[Records with modeling code]
━━━━━━━━
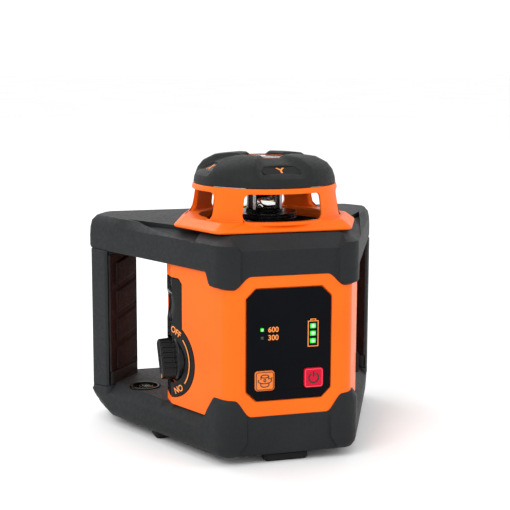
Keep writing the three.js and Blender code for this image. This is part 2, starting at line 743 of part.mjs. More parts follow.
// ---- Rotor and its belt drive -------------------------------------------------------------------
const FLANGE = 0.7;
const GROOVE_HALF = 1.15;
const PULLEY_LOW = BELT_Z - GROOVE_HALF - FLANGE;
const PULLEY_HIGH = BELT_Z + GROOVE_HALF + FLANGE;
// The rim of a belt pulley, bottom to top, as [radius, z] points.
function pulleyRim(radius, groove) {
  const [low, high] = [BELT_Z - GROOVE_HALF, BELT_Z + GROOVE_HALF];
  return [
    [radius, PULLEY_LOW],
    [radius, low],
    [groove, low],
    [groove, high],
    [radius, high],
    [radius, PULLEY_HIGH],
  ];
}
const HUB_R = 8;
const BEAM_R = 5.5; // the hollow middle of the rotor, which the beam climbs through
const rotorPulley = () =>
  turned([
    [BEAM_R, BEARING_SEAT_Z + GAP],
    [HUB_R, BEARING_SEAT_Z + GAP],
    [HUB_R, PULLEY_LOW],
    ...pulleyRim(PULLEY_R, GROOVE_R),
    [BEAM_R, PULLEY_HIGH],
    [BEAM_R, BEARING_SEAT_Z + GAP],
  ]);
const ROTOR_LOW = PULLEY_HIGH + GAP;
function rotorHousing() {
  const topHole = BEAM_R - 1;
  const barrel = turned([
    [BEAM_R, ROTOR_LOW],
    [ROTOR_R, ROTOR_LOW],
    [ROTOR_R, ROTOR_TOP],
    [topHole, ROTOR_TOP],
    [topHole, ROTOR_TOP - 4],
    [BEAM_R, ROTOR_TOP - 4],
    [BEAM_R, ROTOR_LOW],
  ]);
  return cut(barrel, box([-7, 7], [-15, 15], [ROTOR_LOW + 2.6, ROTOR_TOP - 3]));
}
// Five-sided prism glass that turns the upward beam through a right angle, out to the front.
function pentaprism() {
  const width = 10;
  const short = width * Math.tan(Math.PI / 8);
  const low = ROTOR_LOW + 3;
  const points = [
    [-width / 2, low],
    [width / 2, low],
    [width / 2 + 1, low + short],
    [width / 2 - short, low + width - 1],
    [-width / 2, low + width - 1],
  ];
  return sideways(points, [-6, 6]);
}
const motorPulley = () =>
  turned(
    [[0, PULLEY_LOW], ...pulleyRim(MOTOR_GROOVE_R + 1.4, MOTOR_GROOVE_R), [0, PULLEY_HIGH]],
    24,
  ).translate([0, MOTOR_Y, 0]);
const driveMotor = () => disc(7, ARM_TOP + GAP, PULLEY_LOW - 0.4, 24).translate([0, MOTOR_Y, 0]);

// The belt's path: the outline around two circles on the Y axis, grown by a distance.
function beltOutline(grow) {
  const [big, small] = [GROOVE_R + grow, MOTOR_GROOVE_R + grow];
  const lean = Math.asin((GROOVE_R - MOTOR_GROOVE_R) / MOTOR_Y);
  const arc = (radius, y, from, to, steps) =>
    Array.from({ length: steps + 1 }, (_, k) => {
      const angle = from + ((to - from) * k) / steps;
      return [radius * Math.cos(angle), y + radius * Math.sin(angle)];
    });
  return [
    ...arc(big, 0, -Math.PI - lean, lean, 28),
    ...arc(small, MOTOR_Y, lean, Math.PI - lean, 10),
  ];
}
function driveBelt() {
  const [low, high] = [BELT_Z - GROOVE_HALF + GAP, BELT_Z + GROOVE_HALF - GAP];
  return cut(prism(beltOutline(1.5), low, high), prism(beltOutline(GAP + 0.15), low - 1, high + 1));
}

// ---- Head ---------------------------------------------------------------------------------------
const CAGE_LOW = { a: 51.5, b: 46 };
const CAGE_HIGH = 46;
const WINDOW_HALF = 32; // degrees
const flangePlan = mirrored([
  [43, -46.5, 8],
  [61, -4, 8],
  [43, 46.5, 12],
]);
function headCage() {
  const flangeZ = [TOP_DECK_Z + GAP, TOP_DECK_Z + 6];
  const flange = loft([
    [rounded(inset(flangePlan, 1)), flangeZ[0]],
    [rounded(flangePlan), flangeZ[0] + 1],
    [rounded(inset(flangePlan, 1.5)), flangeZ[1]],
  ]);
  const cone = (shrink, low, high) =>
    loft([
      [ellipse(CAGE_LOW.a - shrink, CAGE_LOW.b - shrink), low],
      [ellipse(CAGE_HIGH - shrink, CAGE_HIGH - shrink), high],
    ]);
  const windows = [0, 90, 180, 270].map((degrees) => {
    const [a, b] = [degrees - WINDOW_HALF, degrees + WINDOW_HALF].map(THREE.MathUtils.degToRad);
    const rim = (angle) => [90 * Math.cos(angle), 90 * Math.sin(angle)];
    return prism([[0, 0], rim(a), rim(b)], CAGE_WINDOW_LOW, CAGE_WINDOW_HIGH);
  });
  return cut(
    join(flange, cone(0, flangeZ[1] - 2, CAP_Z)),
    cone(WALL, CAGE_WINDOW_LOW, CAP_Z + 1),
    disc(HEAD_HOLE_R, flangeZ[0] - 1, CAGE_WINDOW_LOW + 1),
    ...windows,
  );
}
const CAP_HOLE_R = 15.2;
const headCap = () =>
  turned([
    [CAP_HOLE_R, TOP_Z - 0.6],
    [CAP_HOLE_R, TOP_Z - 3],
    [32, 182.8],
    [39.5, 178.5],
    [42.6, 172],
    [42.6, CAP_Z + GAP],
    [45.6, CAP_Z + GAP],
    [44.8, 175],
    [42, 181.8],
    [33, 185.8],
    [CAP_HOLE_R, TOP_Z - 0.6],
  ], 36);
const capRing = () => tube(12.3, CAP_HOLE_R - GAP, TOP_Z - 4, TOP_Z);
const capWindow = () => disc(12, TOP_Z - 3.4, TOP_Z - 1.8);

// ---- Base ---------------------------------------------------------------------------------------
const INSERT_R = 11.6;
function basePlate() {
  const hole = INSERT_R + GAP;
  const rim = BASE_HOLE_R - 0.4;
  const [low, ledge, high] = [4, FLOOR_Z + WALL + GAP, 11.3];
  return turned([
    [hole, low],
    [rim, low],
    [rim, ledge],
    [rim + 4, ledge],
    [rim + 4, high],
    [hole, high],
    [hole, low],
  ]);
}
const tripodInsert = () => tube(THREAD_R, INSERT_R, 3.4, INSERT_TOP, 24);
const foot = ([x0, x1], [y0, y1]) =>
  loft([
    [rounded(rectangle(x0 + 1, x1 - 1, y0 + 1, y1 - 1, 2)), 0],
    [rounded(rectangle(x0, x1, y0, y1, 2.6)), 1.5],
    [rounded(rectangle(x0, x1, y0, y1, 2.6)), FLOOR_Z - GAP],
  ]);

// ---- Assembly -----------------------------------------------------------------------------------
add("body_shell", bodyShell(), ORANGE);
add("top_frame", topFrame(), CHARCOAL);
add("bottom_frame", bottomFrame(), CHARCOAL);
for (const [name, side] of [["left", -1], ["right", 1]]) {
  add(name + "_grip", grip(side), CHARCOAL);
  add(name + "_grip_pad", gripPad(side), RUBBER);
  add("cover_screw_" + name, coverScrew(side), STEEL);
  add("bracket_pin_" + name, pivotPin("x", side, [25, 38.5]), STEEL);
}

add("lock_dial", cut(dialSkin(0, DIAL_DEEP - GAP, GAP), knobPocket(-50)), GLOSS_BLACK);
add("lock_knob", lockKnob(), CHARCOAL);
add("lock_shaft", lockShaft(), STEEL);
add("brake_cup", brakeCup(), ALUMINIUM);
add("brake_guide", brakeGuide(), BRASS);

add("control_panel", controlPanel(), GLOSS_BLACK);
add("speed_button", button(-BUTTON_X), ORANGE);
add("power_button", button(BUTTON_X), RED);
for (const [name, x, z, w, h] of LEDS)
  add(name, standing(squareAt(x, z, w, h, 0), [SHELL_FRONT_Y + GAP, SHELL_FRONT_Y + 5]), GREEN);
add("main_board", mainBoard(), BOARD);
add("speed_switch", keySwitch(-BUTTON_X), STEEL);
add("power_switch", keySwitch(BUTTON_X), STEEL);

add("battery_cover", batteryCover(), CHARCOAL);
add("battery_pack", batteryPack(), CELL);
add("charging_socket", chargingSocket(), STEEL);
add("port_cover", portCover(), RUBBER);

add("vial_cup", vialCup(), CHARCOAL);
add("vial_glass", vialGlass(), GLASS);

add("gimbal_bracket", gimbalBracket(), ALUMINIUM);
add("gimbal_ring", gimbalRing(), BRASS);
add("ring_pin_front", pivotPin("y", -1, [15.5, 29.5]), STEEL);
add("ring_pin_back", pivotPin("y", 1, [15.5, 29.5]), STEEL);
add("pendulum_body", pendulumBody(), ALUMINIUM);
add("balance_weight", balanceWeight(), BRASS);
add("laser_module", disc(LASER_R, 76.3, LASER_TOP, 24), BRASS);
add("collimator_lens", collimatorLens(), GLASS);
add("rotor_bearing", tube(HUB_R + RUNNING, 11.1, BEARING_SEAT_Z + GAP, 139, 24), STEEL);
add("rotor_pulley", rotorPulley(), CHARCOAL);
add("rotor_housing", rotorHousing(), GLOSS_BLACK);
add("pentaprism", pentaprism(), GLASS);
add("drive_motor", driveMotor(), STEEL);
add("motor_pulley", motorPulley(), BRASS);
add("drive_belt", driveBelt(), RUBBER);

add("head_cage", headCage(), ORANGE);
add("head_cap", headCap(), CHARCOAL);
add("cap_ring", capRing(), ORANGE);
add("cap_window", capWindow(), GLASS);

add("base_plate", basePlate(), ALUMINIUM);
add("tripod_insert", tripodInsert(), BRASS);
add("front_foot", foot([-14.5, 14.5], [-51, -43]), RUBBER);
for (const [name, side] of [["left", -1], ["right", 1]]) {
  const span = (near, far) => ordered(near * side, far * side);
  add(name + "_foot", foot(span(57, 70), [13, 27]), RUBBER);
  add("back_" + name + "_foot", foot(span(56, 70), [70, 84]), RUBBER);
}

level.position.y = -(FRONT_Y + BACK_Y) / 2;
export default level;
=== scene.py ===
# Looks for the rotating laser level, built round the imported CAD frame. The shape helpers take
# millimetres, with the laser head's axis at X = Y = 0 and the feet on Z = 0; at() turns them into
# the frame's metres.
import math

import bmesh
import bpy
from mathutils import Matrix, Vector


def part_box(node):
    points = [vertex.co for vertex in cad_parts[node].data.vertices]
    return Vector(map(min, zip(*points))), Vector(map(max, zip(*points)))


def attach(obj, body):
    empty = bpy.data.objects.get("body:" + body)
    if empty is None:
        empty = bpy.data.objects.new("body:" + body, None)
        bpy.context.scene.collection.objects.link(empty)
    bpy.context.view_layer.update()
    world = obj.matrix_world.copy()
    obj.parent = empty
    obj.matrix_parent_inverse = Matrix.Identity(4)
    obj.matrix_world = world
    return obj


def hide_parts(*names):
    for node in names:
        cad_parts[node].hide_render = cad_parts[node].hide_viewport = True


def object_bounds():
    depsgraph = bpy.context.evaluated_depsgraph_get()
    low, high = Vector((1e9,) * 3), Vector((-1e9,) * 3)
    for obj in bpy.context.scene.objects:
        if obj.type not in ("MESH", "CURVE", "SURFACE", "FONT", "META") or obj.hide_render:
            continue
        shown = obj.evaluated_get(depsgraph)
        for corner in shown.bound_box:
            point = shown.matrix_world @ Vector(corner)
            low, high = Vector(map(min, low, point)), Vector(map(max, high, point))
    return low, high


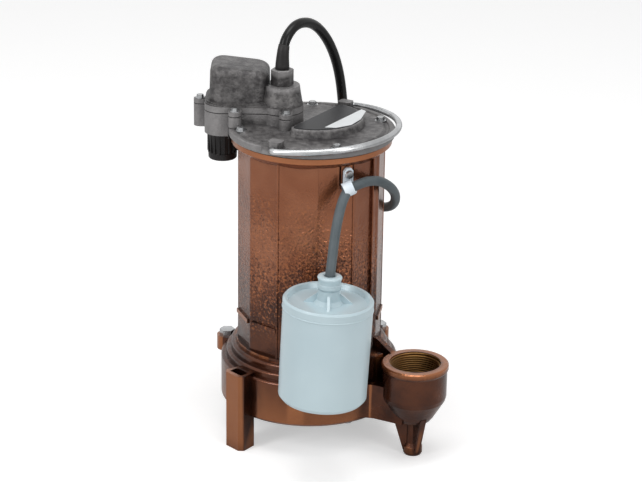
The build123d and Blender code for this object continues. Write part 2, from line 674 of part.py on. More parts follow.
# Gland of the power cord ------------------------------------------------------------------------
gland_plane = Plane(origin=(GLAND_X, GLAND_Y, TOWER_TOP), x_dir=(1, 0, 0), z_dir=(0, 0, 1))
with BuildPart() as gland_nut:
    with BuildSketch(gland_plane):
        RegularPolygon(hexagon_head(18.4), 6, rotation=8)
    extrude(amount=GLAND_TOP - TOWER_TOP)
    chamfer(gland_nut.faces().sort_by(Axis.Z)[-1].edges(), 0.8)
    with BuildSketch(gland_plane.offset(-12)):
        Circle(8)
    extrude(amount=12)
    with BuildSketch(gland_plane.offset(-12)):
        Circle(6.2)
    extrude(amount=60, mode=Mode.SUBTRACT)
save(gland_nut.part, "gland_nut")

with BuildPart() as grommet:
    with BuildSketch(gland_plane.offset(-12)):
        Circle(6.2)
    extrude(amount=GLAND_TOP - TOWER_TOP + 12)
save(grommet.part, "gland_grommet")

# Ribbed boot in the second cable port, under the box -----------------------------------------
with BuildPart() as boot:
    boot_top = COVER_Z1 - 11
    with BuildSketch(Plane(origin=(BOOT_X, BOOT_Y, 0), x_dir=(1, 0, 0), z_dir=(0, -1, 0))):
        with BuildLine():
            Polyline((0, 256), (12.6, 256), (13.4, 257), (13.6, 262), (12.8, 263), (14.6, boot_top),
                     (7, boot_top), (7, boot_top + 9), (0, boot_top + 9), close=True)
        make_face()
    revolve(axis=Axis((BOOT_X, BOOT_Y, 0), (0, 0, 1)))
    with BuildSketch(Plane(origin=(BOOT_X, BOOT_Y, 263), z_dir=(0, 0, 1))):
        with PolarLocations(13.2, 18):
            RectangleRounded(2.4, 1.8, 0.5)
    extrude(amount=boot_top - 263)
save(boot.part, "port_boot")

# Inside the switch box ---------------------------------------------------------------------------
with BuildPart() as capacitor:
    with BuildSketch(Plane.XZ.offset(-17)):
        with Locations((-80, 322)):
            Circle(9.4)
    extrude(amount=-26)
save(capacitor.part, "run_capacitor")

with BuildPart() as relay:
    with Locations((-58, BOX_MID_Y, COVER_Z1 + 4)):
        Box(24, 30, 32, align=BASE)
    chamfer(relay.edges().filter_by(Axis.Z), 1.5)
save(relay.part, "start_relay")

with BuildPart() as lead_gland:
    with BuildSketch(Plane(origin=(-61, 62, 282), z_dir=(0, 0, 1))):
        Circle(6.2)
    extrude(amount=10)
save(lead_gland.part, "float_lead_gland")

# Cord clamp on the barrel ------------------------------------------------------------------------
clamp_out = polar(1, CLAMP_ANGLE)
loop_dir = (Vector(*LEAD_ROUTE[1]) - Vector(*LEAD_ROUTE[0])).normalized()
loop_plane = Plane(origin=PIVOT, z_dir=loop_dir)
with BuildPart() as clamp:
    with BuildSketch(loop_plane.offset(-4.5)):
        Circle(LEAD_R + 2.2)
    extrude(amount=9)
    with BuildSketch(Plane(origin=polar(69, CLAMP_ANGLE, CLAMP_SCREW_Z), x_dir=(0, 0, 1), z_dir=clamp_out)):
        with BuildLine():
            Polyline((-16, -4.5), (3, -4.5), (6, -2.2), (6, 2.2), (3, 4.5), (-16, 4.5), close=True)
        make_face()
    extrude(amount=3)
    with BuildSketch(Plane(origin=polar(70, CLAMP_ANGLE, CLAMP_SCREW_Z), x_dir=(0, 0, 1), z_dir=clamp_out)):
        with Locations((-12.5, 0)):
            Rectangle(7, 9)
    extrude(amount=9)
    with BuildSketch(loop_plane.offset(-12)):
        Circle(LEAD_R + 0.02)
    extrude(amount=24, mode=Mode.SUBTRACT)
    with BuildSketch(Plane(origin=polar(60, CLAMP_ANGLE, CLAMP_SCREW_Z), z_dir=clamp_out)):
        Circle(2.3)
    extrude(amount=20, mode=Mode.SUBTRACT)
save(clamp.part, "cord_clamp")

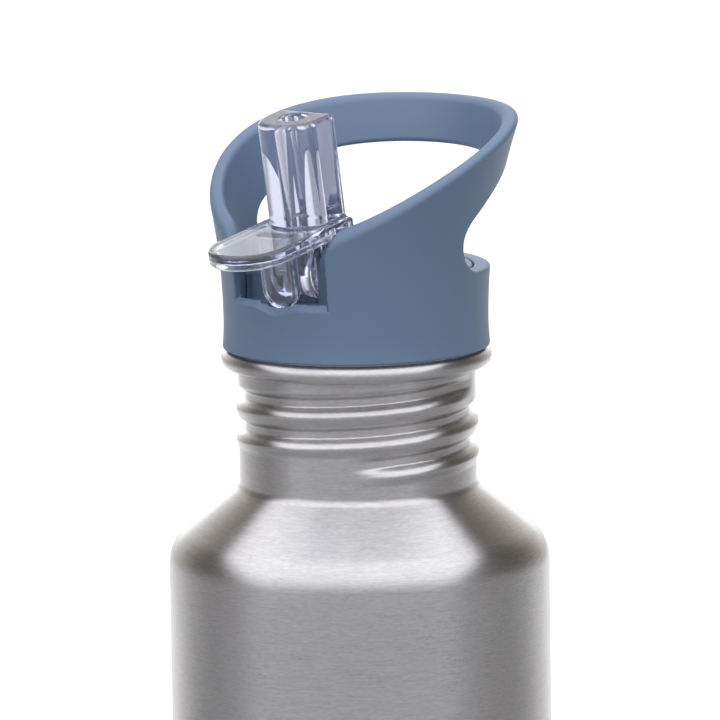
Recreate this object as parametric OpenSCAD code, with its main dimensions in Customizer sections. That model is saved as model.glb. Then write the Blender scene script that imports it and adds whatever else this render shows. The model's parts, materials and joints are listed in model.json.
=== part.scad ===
━━━━━━━━
PROBLEM DESCRIPTION
Each line from the line with "const span = (near, far)" to the line with "if empty is" is to be echoed exactly; both boundary lines are included, and nothing else is to be output.

RESPONSE TO THIS EXERCISE
  const span = (near, far) => ordered(near * side, far * side);
  add(name + "_foot", foot(span(57, 70), [13, 27]), RUBBER);
  add("back_" + name + "_foot", foot(span(56, 70), [70, 84]), RUBBER);
}

level.position.y = -(FRONT_Y + BACK_Y) / 2;
export default level;
=== scene.py ===
# Looks for the rotating laser level, built round the imported CAD frame. The shape helpers take
# millimetres, with the laser head's axis at X = Y = 0 and the feet on Z = 0; at() turns them into
# the frame's metres.
import math

import bmesh
import bpy
from mathutils import Matrix, Vector


def part_box(node):
    points = [vertex.co for vertex in cad_parts[node].data.vertices]
    return Vector(map(min, zip(*points))), Vector(map(max, zip(*points)))


def attach(obj, body):
    empty = bpy.data.objects.get("body:" + body)
    if empty is None:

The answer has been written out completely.